Could you write out the opening lines of the data, word for word, stopping after the line that contains "of the bent"?

***

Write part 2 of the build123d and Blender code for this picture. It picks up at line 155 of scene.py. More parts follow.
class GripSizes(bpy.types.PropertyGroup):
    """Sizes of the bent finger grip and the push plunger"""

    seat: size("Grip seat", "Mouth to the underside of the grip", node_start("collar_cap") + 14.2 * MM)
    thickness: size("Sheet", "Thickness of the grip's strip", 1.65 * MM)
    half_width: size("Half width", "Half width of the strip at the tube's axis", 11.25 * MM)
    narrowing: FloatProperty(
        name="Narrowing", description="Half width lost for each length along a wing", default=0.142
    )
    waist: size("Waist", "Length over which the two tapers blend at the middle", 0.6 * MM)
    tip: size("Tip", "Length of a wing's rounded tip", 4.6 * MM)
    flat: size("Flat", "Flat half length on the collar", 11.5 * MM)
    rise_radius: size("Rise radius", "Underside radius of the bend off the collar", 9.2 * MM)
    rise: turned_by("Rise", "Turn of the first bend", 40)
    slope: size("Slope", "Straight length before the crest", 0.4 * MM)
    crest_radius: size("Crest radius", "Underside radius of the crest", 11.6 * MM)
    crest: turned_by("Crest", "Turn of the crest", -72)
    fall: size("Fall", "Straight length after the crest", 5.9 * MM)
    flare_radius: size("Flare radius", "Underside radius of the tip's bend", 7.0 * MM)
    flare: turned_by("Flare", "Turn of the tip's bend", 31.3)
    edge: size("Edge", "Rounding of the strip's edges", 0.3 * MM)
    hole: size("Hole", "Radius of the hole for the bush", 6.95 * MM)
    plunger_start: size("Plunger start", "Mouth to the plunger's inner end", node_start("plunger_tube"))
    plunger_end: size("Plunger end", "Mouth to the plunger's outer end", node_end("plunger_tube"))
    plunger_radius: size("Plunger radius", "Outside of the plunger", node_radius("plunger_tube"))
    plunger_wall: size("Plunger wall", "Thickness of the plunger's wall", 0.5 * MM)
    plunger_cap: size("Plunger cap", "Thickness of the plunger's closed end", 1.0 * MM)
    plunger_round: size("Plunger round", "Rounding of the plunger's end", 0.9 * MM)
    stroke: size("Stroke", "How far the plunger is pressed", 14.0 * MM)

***

» **Result**:
Write part 2 of the build123d and Blender code for this picture. It picks up at line 155 of scene.py. More parts follow.
class GripSizes(bpy.types.PropertyGroup):
    """Sizes of the bent finger grip and the push plunger"""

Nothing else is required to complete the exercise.